Kto by pomyślał, że najbardziej rasistowski klub piłkarski jest w Izraelu? Kto by pomyślał, że Baskowie z Bilbao mogą wybić się na niepodległość w hiszpańskiej lidze? W Belfaście w Irlandii Północnej bomby już nie wybuchają na ulicach, ale czasem pójść na sąsiednią ulicę to jak podpalić lont, a pójść na stadion to jak pokazać, z której ulicy się jest.

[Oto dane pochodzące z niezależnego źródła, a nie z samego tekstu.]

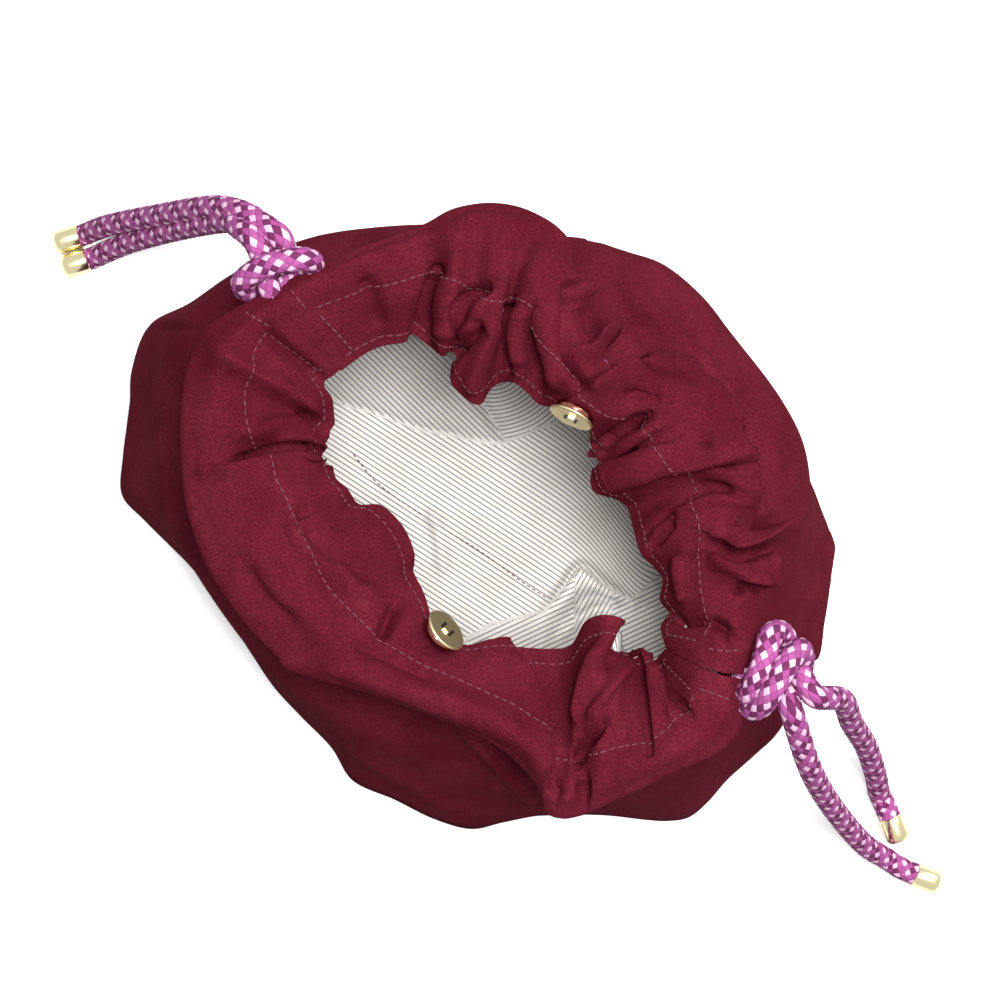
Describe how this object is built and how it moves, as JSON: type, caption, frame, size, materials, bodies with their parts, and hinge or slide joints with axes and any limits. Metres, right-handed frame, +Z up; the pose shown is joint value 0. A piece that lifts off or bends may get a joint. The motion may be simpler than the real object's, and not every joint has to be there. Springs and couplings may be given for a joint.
{
  "type": "kinchaku drawstring pouch",
  "caption": "Wine suede kinchaku drawstring pouch standing open, gathered mouth, striped cotton lining, braided cords with gold caps, magnetic snap.",
  "frame": {"origin": "on the flat underside, under the middle of the mouth", "axes": "+X from the left cord exit to the right one, +Y towards the back panel, +Z up"},
  "size_m": [0.4761, 0.2477, 0.1535],
  "materials": {
    "wine_suede": "napped suede",
    "striped_cotton": "woven, fine stripes",
    "braided_cord": "round braid",
    "gold_plated_zinc": "polished pale gold",
    "polished_magnet_dish": "polished, showing the suede's reddish reflection"
  },
  "bodies": {
    "root": {"back_panel": "wine_suede", "front_panel": "wine_suede", "back_lining": "striped_cotton", "front_lining": "striped_cotton", "back_drawcord": "braided_cord", "front_drawcord": "braided_cord", "left_knot": "braided_cord", "right_knot": "braided_cord", "left_tail_upper": "braided_cord", "left_tail_lower": "braided_cord", "right_tail_upper": "braided_cord", "right_tail_lower": "braided_cord", "left_cap_upper": "gold_plated_zinc", "left_cap_lower": "gold_plated_zinc", "right_cap_upper": "gold_plated_zinc", "right_cap_lower": "gold_plated_zinc", "back_snap_magnet": "polished_magnet_dish", "back_snap_plate": "gold_plated_zinc", "front_snap_magnet": "polished_magnet_dish", "front_snap_plate": "gold_plated_zinc"}
  },
  "joints": []
}
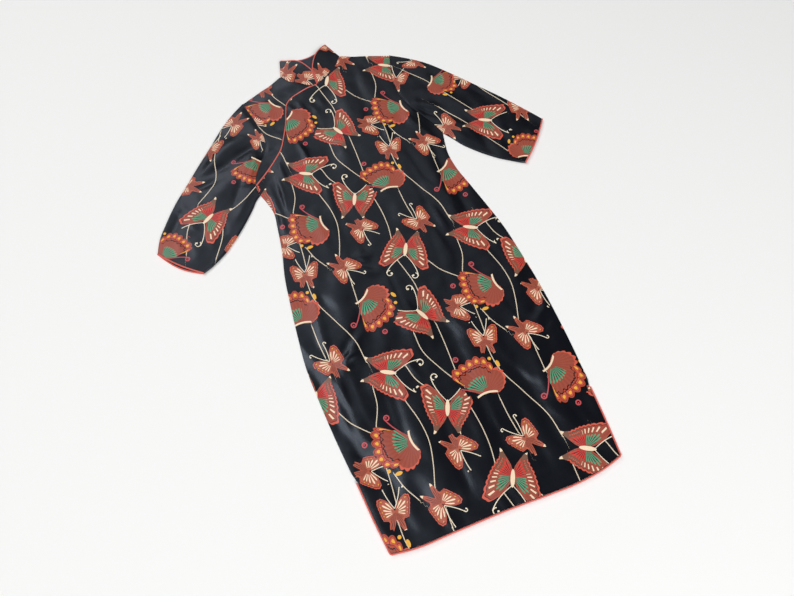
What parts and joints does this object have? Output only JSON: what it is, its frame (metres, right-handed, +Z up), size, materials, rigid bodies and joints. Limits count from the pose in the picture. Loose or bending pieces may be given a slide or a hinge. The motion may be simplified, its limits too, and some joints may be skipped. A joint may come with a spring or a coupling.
{
  "type": "mandarin collar dress",
  "caption": "Knee-length dress laid flat, face up: stand collar, slanted side placket, elbow-length set-in sleeves, side slits, butterfly print on dark satin and coral piping.",
  "frame": {"origin": "on the surface the dress lies on, under the middle of the dress's box", "axes": "+X towards the wearer's left side, +Y from the hem to the collar, +Z up from the surface, out of the front"},
  "size_m": [0.8914, 1.1392, 0.0157],
  "materials": {
    "satin": "satin weave, printed",
    "collar_facing": "plain satin",
    "piping": "bias satin piping"
  },
  "bodies": {
    "root": {"back": "satin", "front": "satin", "right_front_underlap": "satin", "right_sleeve": "satin", "left_sleeve": "satin", "collar": "satin", "collar_facing": "collar_facing", "collar_piping": "piping", "placket_piping": "piping", "right_cuff_piping": "piping", "left_cuff_piping": "piping", "front_hem_piping": "piping", "back_hem_piping": "piping"}
  },
  "joints": []
}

W Sarajewie nawet w rozmowach z piłkarzami słychać w tle świszczące kule snajperów, bo piłkarskie gwiazdy, zanim zabłysnęły w reprezentacji, musiały najpierw przeżyć. W Tyraspolu szeryf jest tylko jeden i rządzi nie tylko piłkarskim światem, ale całą drużyną zwykłych ludzi, żyjących za jednostronną granicą. Kosowo z kolei ze swoją drużyną narodową jest jak uczący się chodzić bobas, który chce cieszyć się każdym kolejnym krokiem i pokazać wszystkim, jak dobrze mu idzie.
Bilbao, Tyraspol, Jerozolima, także Irlandia Północna, Kosowo oraz Bośnia i Hercegowina – wszędzie tam aż kipi od tematów które są tabu i od przeszłości, która boli. Każde z tych miejsc to jakaś tajemnica. Każde z tych miejsc to albo krew, albo pot, albo łzy, albo wszystko razem. Tam problemów nie da się zamieść pod dywan, tam wystarczy mecz, żeby zobaczyć je jak na dłoni.